Identify and copy all lines of the material where the string "into" is found.
:: PROVIDED MATERIAL ::
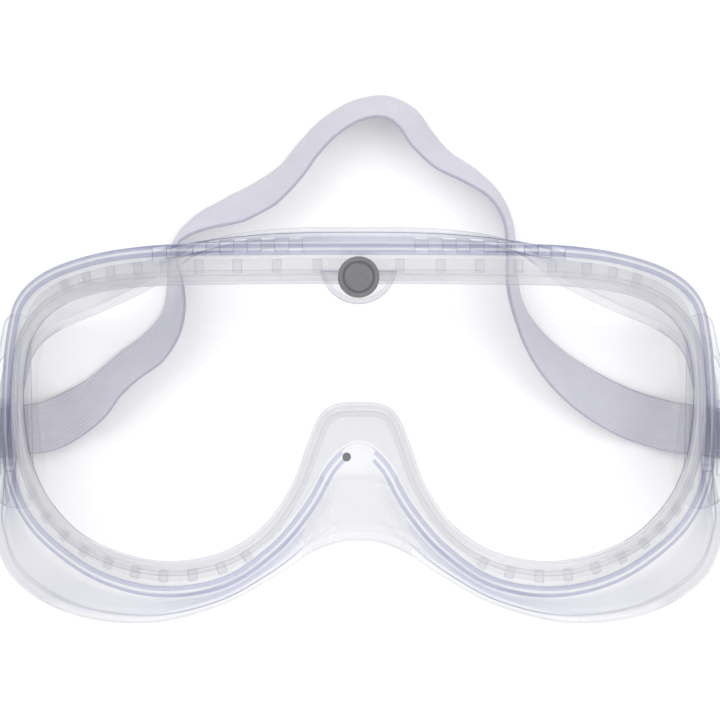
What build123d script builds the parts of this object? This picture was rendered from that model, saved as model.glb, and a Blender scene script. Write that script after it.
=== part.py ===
"""Direct-vented safety goggles: soft PVC frame, curved lens, snap button, elastic head strap.

The goggles lie on their back on a table, lens up. +X runs across the face, +Y is towards the
forehead, +Z points out of the lens, and z = 0 is the table. Units are millimetres.
"""
import os
from math import cos, hypot, radians, sin, sqrt

from build123d import *

os.makedirs("parts", exist_ok=True)

# ---------------------------------------------------------------- driving dimensions
CROWN = 51.0            # height of the rim's front face at the middle
FRONT_R = 130.0         # bend radius of the rim and lens, about an axis along Y
FACE_CROWN = 25.0       # height of the face edge over the forehead and nose
FACE_R = 116.0          # bend radius of the face edge, which is flat at the temples
TOP_LEVEL = 56.0        # the skirt wall is ruled from z = 0 to this level, then trimmed
REACH = 62.0            # long enough to run past the frame along Y

BEAD_W = 2.4            # outer bead of the rim
LIP_W = 1.8             # lens lip beside the aperture
TROUGH_DEPTH = 1.2      # band sunk between bead and lip
TROUGH_CLEAR = 2.0      # the cut that sinks it starts this far above the rim
RIM_T = 6.0             # front to back
LENS_SINK = 1.9         # rim face to lens face
LENS_T = 1.5
LENS_BITE = 3.0         # the lens runs this far past the aperture
GROOVE_PLAY = 0.1
WALL_T = 2.6            # skirt wall

VENT_W = 3.1
VENT_H = 4.6
VENT_PITCH = 6.2
VENT_DROP = 4.0         # rim back to middle of the vents
VENT_CUT = 20.0
TOP_VENTS = 6           # each side of the button
TOP_VENT_X = 14.0
TOP_VENT_Y = 34.0

BOSS_R = 8.4            # round tab that carries the snap button
BOSS_Y = 34.8
BOSS_END_Y = 38.7       # the tab stops short of the rim's outer edge
BOSS_LOW = CROWN - RIM_T - 0.4
BOSS_TOP = CROWN + 1.2
BUTTON_Y = 32.0
CAP_R = 4.5
CAP_H = 2.6
CAP_ROUND = 1.1
DISH_OUTER = 3.0        # ring pressed into the cap
DISH_INNER = 2.25
DISH_DEPTH = 0.5
POST_R = 1.5
POST_LOW = 42.0
POST_CHAMFER = 0.4
FIT = 0.06              # running fit of the post, radial
BODY_GAP = 0.35         # air between separate moving pieces
SOCKET_R = 3.6
SOCKET_T = 2.2
SOCKET_CHAMFER = 0.6
TONGUE_R = 4.0          # lens tab round the post

PIN_R = 0.9
PIN_AT = (-2.6, -7.0)
PIN_LOW = 47.4
PIN_TOP = 51.5
PIN_CHAMFER = 0.25

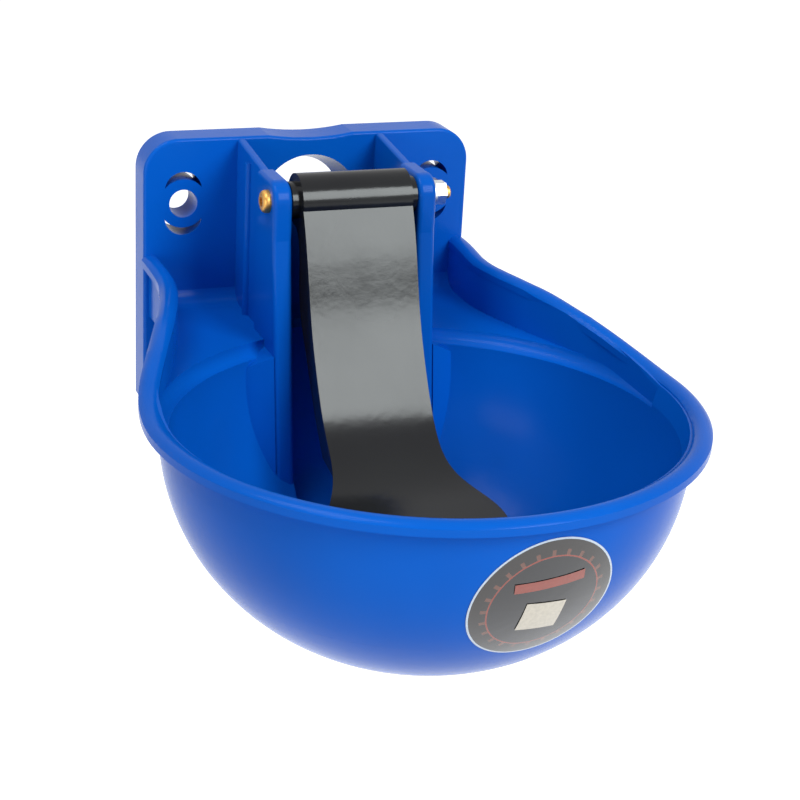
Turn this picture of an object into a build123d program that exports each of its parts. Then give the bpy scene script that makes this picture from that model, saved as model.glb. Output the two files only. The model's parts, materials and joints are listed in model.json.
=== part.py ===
:::
WRITTEN RESPONSE:
DISH_OUTER = 3.0        # ring pressed into the cap
Turn this picture of an object into a build123d program that exports each of its parts. Then give the bpy scene script that makes this picture from that model, saved as model.glb. Output the two files only. The model's parts, materials and joints are listed in model.json.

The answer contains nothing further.